Il est difficile de parler d’un dossier judiciaire en cours et dont on ne connaît pas encore tous les tenants et les aboutissants, mais je pense que la mobilisation aujourd’hui ne porte pas sur la crédibilité des accusations portées contre Ousmane Sonko ou la crédibilité de sa ligne de défense, mais je crois que la question posée – et elle n’est pas nouvelle – est celle de l’indépendance de la justice, des institutions. Ce n’est pas lié à Ousmane Sonko mais bel et bien rattaché à ce qu’on a pu observer lors de l’élection présidentielle de 2019 avec l’impossible candidature de Karim Wade et Khalifa Sall.

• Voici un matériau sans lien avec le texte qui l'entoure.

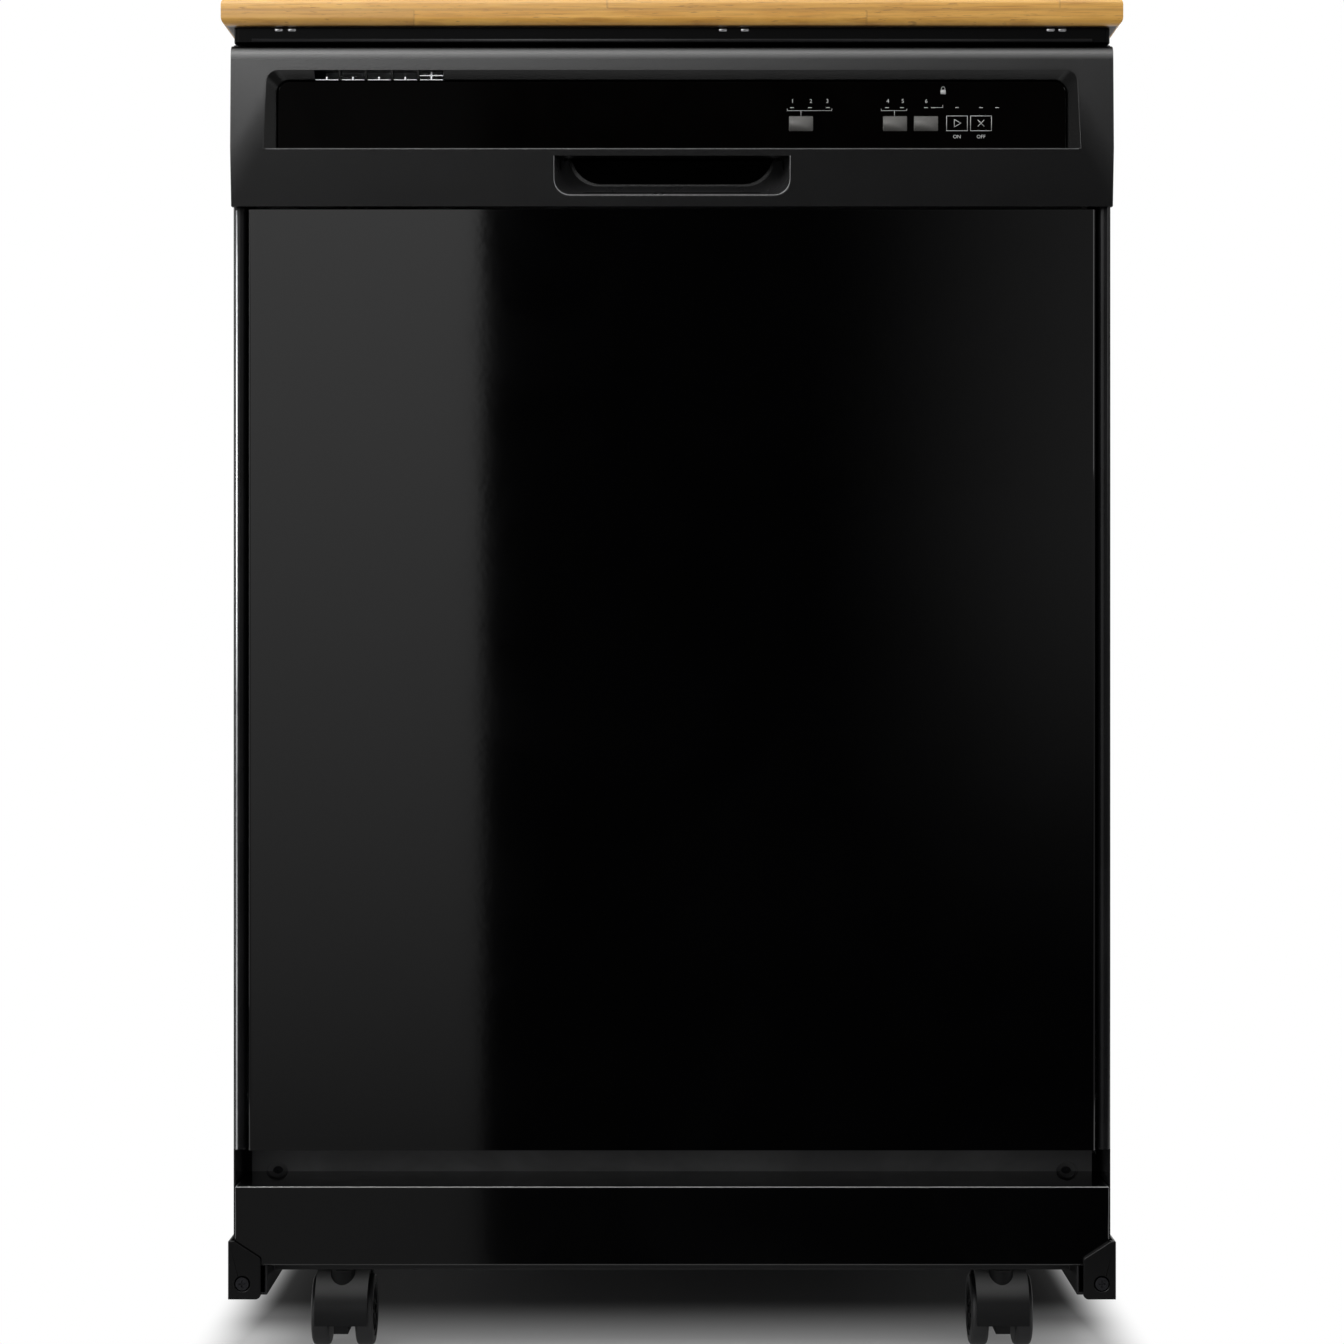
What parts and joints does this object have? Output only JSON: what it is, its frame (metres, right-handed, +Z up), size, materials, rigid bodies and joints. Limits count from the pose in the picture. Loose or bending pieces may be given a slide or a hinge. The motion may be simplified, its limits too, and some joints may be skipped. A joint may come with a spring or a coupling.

Cette affaire s’inscrit donc dans une série d’affaires politico-judiciaires qui ont donné à beaucoup le sentiment de l’absence d’indépendance de la justice, en particulier.

Le pouvoir, de son côté, semble avoir choisi la manière forte, notamment en faisant suspendre pour trois jours deux chaînes de télévision à qui il reproche de diffuser en boucle les images de manifestations…

On est au cœur des événements et il est difficile d’avoir une idée claire de sa réaction. Mais il me semble que la situation est suffisamment grave pour qu’il y ait sans tarder des appels à la modération. La société civile doit appeler à la médiation, à une implication des leaders religieux qui ont toujours énormément d’influence dans le pays. Il faut aller à l’apaisement car les Sénégalais sont bien conscients qu’il en va de la réputation du pays, fondée sur la stabilité et la sécurité. Personne n’a intérêt à ce que cette image soit écornée. La bonne direction sera celle de l’apaisement.

Quant à la suspension des médias, elle met le doigt sur la question des institutions. Il existe une autorité de l’audiovisuel et le premier communiqué d’avertissement émanait de ce Conseil de régulation de l’audiovisuel censé être indépendant.

A vous écouter, cet épisode est aussi un test pour les institutions sénégalaises, et plus globalement la démocratie sénégalaise.

La démocratie est une construction et tous les pays sont régulièrement confrontés à des situations où se révèlent leurs faiblesses et où se confirment leurs forces. La démocratie sénégalaise est souvent érigée en modèle mais il faut se méfier des étiquettes en la matière car, partout y compris en dehors d’Afrique, elle peut connaître des régressions, des ruptures. Nous sommes donc dans un processus historique normal dans lequel on peut avoir des reculs et des avancées suscitant des réactions diverses qui finissent par donner l’orientation politique du pays. La manière dont le Sénégal sortira de cette phase nous donnera un signal sur la direction qu’il a prise, même si depuis quelques années on a plutôt l’impression d’un recul sur le terrain des libertés, de l’espace civique et de l’Etat de droit.

Ma seconde observation, au vu des manifestations mais aussi des actes de vandalisme, est que les élites au Sénégal et partout ailleurs dans la région ne réalisent pas qu’il peut y avoir des dizaines, voire des centaines de milliers de jeunes privés de perspectives, avec un quotidien difficile, des conditions de logement compliquées, des jeunes qui ressentent énormément de frustrations qui ne demandent qu’à s’exprimer dès que l’occasion se présente. Je pense que cette leçon est importante à retenir pour toutes les élites, pas seulement politiques.